## Given material

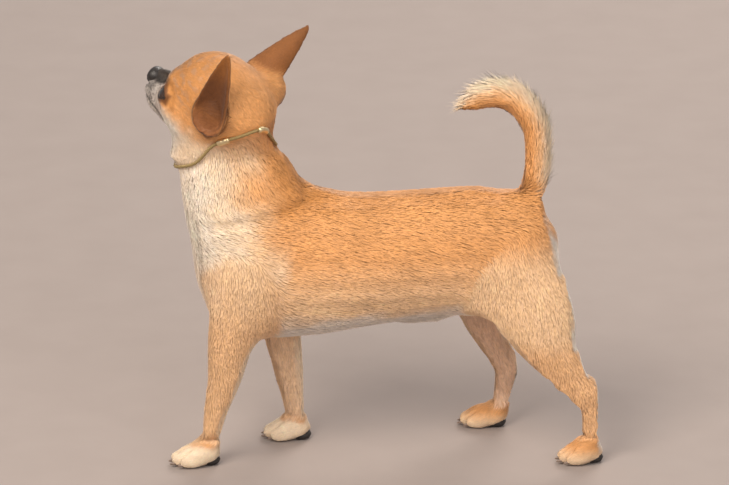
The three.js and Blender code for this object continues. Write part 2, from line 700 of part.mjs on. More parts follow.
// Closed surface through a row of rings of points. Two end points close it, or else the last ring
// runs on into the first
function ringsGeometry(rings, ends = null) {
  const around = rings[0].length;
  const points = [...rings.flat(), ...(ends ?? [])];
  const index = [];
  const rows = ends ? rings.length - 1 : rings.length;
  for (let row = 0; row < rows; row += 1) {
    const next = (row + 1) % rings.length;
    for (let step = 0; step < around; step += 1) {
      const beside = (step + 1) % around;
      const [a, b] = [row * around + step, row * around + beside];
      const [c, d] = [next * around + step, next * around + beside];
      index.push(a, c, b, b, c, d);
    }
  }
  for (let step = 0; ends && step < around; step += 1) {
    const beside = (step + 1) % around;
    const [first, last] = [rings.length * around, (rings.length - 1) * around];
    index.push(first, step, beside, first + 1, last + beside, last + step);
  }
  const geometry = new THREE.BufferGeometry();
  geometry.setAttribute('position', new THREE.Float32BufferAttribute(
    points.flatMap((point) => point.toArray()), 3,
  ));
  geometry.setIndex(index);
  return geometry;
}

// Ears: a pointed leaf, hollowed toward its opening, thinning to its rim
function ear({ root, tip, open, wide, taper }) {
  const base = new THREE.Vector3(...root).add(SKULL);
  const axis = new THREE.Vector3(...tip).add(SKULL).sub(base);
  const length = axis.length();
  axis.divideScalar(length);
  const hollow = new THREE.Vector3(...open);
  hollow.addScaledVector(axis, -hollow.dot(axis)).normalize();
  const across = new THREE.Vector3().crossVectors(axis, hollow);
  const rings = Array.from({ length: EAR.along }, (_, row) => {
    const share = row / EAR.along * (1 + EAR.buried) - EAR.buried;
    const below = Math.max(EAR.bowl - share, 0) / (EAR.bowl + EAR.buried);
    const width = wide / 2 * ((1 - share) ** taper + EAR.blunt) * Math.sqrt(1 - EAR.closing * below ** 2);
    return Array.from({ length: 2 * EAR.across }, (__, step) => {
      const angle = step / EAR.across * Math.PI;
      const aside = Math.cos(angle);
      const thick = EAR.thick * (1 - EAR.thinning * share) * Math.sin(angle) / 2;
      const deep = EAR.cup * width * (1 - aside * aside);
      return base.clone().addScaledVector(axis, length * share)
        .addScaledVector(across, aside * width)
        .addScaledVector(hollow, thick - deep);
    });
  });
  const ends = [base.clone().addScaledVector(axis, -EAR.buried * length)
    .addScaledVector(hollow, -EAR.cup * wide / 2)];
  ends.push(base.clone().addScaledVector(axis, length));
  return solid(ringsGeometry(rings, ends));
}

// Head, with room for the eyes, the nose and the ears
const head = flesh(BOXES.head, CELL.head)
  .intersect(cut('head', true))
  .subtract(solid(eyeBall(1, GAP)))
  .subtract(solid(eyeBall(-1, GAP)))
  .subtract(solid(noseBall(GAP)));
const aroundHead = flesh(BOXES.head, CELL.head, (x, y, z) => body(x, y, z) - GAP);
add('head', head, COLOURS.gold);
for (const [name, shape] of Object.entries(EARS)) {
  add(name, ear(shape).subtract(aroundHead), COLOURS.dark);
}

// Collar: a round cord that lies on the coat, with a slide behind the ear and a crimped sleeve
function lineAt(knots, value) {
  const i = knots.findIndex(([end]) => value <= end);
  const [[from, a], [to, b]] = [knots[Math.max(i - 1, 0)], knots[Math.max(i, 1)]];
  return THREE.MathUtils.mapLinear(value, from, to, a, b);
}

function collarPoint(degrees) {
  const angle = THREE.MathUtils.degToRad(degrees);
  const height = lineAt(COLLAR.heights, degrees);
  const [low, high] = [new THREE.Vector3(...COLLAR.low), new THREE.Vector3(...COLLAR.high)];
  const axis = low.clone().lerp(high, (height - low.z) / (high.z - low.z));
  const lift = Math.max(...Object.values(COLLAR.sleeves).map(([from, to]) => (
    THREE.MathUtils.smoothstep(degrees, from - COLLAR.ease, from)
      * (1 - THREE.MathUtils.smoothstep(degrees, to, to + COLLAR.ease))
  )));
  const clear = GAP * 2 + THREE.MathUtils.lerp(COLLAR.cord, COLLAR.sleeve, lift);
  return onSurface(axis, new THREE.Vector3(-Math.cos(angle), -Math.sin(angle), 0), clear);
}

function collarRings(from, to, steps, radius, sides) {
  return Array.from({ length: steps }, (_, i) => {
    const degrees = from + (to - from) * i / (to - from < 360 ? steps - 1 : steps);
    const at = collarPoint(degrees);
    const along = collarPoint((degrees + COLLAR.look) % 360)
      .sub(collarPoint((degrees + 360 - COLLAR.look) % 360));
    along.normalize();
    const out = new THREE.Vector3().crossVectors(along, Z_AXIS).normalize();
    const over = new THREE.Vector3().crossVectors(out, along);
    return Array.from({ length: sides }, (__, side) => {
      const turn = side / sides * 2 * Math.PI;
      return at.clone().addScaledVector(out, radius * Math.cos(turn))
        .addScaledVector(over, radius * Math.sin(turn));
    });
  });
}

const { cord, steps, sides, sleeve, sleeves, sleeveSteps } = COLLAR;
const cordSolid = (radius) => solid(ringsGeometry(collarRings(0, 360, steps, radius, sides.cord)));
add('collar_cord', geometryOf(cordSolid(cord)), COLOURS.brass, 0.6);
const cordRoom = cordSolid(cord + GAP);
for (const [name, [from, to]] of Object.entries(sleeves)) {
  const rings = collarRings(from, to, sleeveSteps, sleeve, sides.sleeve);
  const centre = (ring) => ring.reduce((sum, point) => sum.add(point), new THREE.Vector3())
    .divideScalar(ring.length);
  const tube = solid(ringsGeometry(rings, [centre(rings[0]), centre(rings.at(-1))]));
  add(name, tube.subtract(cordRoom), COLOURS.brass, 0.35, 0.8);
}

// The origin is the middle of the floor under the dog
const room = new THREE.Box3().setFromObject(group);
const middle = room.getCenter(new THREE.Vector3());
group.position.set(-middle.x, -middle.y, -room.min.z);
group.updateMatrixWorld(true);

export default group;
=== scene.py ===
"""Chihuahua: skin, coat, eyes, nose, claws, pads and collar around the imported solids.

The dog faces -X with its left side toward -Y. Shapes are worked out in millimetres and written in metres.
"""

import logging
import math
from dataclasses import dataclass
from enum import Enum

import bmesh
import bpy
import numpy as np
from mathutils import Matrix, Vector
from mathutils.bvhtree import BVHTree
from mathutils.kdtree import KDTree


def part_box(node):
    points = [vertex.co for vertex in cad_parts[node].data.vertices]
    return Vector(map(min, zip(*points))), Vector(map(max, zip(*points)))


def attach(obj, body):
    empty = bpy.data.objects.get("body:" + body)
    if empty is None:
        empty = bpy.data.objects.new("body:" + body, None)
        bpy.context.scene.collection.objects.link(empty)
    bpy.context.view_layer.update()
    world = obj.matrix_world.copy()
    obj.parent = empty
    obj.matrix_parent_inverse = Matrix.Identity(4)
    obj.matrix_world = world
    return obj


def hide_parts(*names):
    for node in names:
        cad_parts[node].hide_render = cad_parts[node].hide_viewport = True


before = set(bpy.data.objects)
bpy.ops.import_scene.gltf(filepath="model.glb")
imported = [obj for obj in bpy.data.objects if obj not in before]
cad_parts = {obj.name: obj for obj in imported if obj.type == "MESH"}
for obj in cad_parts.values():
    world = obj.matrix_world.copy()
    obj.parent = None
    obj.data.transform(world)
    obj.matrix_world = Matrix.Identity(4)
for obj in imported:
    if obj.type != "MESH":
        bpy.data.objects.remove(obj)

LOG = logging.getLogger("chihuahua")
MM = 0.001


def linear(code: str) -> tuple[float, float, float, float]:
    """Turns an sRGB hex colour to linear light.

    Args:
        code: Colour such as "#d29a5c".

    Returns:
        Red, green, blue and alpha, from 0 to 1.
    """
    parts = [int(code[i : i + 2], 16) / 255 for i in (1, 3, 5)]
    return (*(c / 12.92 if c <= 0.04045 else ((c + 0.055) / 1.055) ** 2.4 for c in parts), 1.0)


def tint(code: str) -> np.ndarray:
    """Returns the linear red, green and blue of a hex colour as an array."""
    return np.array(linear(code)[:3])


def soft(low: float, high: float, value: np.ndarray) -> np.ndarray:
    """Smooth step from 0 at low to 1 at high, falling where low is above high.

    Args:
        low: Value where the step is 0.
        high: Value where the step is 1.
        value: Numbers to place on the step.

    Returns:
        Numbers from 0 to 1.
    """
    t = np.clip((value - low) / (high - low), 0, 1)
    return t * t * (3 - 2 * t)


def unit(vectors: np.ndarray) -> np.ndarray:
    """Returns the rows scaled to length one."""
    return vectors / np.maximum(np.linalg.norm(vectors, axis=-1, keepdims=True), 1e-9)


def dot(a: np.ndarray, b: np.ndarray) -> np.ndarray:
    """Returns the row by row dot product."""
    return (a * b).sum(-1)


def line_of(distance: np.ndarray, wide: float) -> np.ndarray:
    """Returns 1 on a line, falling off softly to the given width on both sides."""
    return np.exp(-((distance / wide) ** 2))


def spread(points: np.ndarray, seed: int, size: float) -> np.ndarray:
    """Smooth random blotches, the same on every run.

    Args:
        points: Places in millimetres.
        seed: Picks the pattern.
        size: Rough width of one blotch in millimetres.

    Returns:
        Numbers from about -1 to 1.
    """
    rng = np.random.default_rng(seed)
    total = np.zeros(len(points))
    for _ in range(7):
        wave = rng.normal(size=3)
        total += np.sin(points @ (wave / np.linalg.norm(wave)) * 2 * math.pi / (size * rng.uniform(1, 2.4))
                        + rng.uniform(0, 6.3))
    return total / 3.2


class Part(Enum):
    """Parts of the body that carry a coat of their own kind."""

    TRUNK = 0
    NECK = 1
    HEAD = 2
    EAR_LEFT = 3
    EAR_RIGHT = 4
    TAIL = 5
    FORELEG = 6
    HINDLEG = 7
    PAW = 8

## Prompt
Reproduce exactly the lines from the one containing "under the dog" through the one containing "from enum import Enum", inclusive, and nothing else.

## Exercise result
// The origin is the middle of the floor under the dog
const room = new THREE.Box3().setFromObject(group);
const middle = room.getCenter(new THREE.Vector3());
group.position.set(-middle.x, -middle.y, -room.min.z);
group.updateMatrixWorld(true);

export default group;
=== scene.py ===
"""Chihuahua: skin, coat, eyes, nose, claws, pads and collar around the imported solids.

The dog faces -X with its left side toward -Y. Shapes are worked out in millimetres and written in metres.
"""

import logging
import math
from dataclasses import dataclass
from enum import Enum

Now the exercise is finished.